What the task requires -
A precise retyping is required of every line from the one containing "return wrap_outside() - wrap_inside()" down to the one containing "obj.parent = empty", both included, and of no other line.

Data -
-------

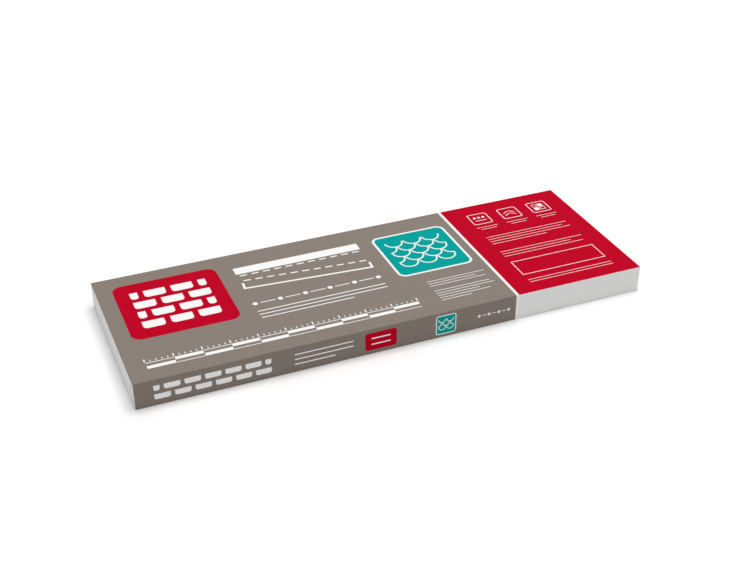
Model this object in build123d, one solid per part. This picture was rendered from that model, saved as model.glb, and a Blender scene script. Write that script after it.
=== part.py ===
from build123d import *
import os

# A bundle of asphalt starter shingles, closed in one sheet of printed kraft paper.
# X runs along the bundle, Y across it and Z up. The origin is the middle of its underside,
# and -Y is the long side that faces the reader of the print. All sizes are in millimetres.

# Starter sheet: flat, granule-surfaced, torn by hand into two strips of half its width
sheet_length = 965.2
sheet_width = 336.6
sheet_thickness = 2.7
sheet_count = 19

# Row of slits down the middle of each sheet, along which it tears
slit_length = 19.0
slit_width = 0.8
slit_pitch = 25.4

# Wrapping paper, folded round the stack and glued
paper_thickness = 0.25
fold_radius = 2.0
stack_clearance = 0.05
top_slack = 0.1

# Ends: side tucks lie innermost, the bottom flap over them and the top flap outermost
end_layers = 3
flap_overlap = 28.0

# Glued lap that runs along the underside
lap_width = 40.0
lap_edge_y = 60.0
lap_slope = 4.0

# The stack's sharp edges stay clear of the inside of the rounded folds
wrap_slack = fold_radius - paper_thickness + stack_clearance
stack_bottom = 2 * paper_thickness
stack_top = stack_bottom + sheet_count * sheet_thickness
bundle_height = stack_top + top_slack + paper_thickness
bundle_width = sheet_width + 2 * (wrap_slack + paper_thickness)
flap_depth = (bundle_height + flap_overlap) / 2


def end_plane(layers):
    """X of the outside of that many layers of paper, counted from the stack outwards."""
    return sheet_length / 2 + wrap_slack + layers * paper_thickness


bundle_length = 2 * end_plane(end_layers)


def along_bundle(outline, half_length=bundle_length):
    """Prism along X of an outline given as (Y, Z) points."""
    face = make_face(Polyline(*outline, close=True))
    return extrude(Plane.YZ * face, half_length, both=True)


def rounded_block(layers, inset=0.0):
    """Block that ends at a layer of the folded ends and lies inset from the wrap's other faces."""
    block = Box(2 * end_plane(layers), bundle_width - 2 * inset, bundle_height - 2 * inset)
    return Pos(0, 0, bundle_height / 2) * fillet(block.edges(), fold_radius - inset)


def end_flap(fold_z, inward):
    """Trapezoid of a flap: as wide as the bundle at its fold, with sides that close in at 45 degrees."""
    half_width = bundle_width / 2
    free_z = fold_z + inward * flap_depth
    return along_bundle(
        [
            (-half_width, fold_z),
            (half_width, fold_z),
            (half_width - flap_depth, free_z),
            (flap_depth - half_width, free_z),
        ]
    )


def between_tucks(from_z):
    """Space between the two side tucks, from a height up to the top of the bundle."""
    half_width = bundle_width / 2 - flap_depth
    return along_bundle(
        [
            (-half_width, from_z),
            (half_width, from_z),
            (half_width, bundle_height),
            (-half_width, bundle_height),
        ]
    )


def wrap_outside():
    """Wrap as a full block: side tucks at the ends, then the bottom flap, then the top flap."""
    tucks = rounded_block(end_layers - 2)
    bottom_flap = rounded_block(end_layers - 1) & end_flap(0, 1)
    top_flap = rounded_block(end_layers) & end_flap(bundle_height, -1)
    return tucks + bottom_flap + top_flap


def wrap_inside():
    """Hollow of the wrap, which reaches further out wherever a layer of the ends stops."""
    behind_tucks = rounded_block(0, paper_thickness)
    behind_bottom_flap = rounded_block(1, paper_thickness) & between_tucks(0)
    behind_top_flap = rounded_block(2, paper_thickness) & between_tucks(flap_depth)
    return behind_tucks + behind_bottom_flap + behind_top_flap


def lap_under_layer():
    """Second layer of paper, inside the lap on the underside."""
    return along_bundle(
        [
            (lap_edge_y - lap_width, paper_thickness),
            (lap_edge_y - lap_width, 2 * paper_thickness),
            (lap_edge_y, 2 * paper_thickness),
            (lap_edge_y + lap_slope, paper_thickness),
        ],
        end_plane(1),
    )


def lap_step():
    """Hollow beside the lap's outer edge, where the under layer rises behind it."""
    return along_bundle(
        [(lap_edge_y, 0), (lap_edge_y, paper_thickness), (lap_edge_y + lap_slope, 0)],
        end_plane(0) - fold_radius,
    )


def printed_wrap():
    """The sheet of paper, folded and glued into a closed wrap."""
    return wrap_outside() - wrap_inside() + lap_under_layer() - lap_step()


def starter_sheet():
    """One sheet with its row of slits, its underside on Z 0."""
    slit_count = int((sheet_length - slit_pitch + slit_length) / slit_pitch)
    slit = Box(slit_length, slit_width, 2 * sheet_thickness)
    row = GridLocations(slit_pitch, 0, slit_count, 1) * slit
    return Pos(0, 0, sheet_thickness / 2) * (Box(sheet_length, sheet_width, sheet_thickness) - row)


os.makedirs("parts", exist_ok=True)
export_step(printed_wrap(), "parts/printed_wrap.step")
sheet = starter_sheet()
for number in range(sheet_count):
    seat = Pos(0, 0, stack_bottom + number * sheet_thickness)
    export_step(seat * sheet, f"parts/starter_sheet_{number + 1:02d}.step")
print(f"bundle {bundle_length:.2f} x {bundle_width:.2f} x {bundle_height:.2f}")
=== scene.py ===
"""Looks of a paper-wrapped bundle of asphalt starter shingles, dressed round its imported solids.

The wrap and its print are drawn in millimetres and turned to metres when they are finished. X runs along
the bundle, Y across it and Z up, and the reader of the print stands on the -Y side.
"""

import logging
import math
from collections.abc import Callable, Mapping, Sequence
from dataclasses import dataclass, field
from enum import Enum
from typing import Protocol

import bmesh
import bpy
from mathutils import Matrix, Vector


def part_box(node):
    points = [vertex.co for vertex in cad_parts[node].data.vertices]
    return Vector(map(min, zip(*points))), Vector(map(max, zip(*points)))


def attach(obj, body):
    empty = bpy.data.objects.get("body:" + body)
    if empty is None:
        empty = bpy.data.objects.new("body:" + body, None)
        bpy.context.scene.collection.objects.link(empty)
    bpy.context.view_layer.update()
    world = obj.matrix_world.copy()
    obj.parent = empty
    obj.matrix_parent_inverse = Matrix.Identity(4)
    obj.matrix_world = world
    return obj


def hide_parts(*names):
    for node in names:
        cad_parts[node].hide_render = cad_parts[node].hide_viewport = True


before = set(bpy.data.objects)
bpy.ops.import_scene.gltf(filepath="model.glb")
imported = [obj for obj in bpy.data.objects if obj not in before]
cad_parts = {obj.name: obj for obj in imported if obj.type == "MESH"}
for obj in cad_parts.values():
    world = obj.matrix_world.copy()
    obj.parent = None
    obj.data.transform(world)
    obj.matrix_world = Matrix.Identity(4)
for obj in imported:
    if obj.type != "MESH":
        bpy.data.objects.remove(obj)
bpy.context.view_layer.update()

MM = 0.001
BODY = "root"
WRAP_NODE = "printed_wrap"

# The colour sockets of a Mix node by number, because its other sockets share their names
MIX_FACTOR = 0
MIX_A = 6
MIX_B = 7
MIX_RESULT = 2

UP = Vector((0, 0, 1))
ACROSS = Vector((0, 1, 0))
ALONG = Vector((1, 0, 0))

MERGE_MM = 1e-4  # points of a mesh that are nearer to each other are one point
SQUARE_ON = 0.9999  # a flat face's normal points at least this far along one axis

log = logging.getLogger("shingle_bundle")

Point = tuple[float, float]
Point3 = tuple[float, float, float]
Colour = tuple[float, float, float, float]


def linear(hex_colour: str) -> Colour:
    """Turns an sRGB colour into the linear one that shaders take.

    Args:
        hex_colour: The colour as six hex digits, such as "8D837A".

    Returns:
        Linear red, green and blue, and an alpha of 1.
    """
    # The numbers below are the sRGB standard's own
    parts = [int(hex_colour[start : start + 2], 16) / 255 for start in (0, 2, 4)]
    red, green, blue = (p / 12.92 if p <= 0.04045 else ((p + 0.055) / 1.055) ** 2.4 for p in parts)
    return red, green, blue, 1.0


def per_metre(size_mm: float) -> float:
    """Scale of a texture whose features are that many millimetres across."""
    return 1.0 / (size_mm * MM)


def add_node(
    tree: bpy.types.NodeTree,
    kind: str,
    inputs: Mapping[str | int, object] | None = None,
    **settings: object,
) -> bpy.types.Node:
    """Adds one node with its settings, values and links.

    Args:
        tree: The node tree to add to.
        kind: The node's Blender type.
        inputs: For each input's name or number, its value or the output socket that feeds it.
        **settings: Properties of the node itself.

    Returns:
        The new node.
    """
    node = tree.nodes.new(kind)
    for name, value in settings.items():
        setattr(node, name, value)
    for key, value in (inputs or {}).items():
        if isinstance(value, bpy.types.NodeSocket):
            tree.links.new(value, node.inputs[key])
        else:
            node.inputs[key].default_value = value
    return node


def new_material(name: str) -> tuple[bpy.types.Material, bpy.types.NodeTree]:
    """Makes a material without nodes.

    Args:
        name: The material's name.

    Returns:
        The material and its node tree.
    """
    material = bpy.data.materials.new(name)
    material.use_nodes = True
    material.node_tree.nodes.clear()
    return material, material.node_tree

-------

Reply -
    return wrap_outside() - wrap_inside() + lap_under_layer() - lap_step()


def starter_sheet():
    """One sheet with its row of slits, its underside on Z 0."""
    slit_count = int((sheet_length - slit_pitch + slit_length) / slit_pitch)
    slit = Box(slit_length, slit_width, 2 * sheet_thickness)
    row = GridLocations(slit_pitch, 0, slit_count, 1) * slit
    return Pos(0, 0, sheet_thickness / 2) * (Box(sheet_length, sheet_width, sheet_thickness) - row)


os.makedirs("parts", exist_ok=True)
export_step(printed_wrap(), "parts/printed_wrap.step")
sheet = starter_sheet()
for number in range(sheet_count):
    seat = Pos(0, 0, stack_bottom + number * sheet_thickness)
    export_step(seat * sheet, f"parts/starter_sheet_{number + 1:02d}.step")
print(f"bundle {bundle_length:.2f} x {bundle_width:.2f} x {bundle_height:.2f}")
=== scene.py ===
"""Looks of a paper-wrapped bundle of asphalt starter shingles, dressed round its imported solids.

The wrap and its print are drawn in millimetres and turned to metres when they are finished. X runs along
the bundle, Y across it and Z up, and the reader of the print stands on the -Y side.
"""

import logging
import math
from collections.abc import Callable, Mapping, Sequence
from dataclasses import dataclass, field
from enum import Enum
from typing import Protocol

import bmesh
import bpy
from mathutils import Matrix, Vector


def part_box(node):
    points = [vertex.co for vertex in cad_parts[node].data.vertices]
    return Vector(map(min, zip(*points))), Vector(map(max, zip(*points)))


def attach(obj, body):
    empty = bpy.data.objects.get("body:" + body)
    if empty is None:
        empty = bpy.data.objects.new("body:" + body, None)
        bpy.context.scene.collection.objects.link(empty)
    bpy.context.view_layer.update()
    world = obj.matrix_world.copy()
    obj.parent = empty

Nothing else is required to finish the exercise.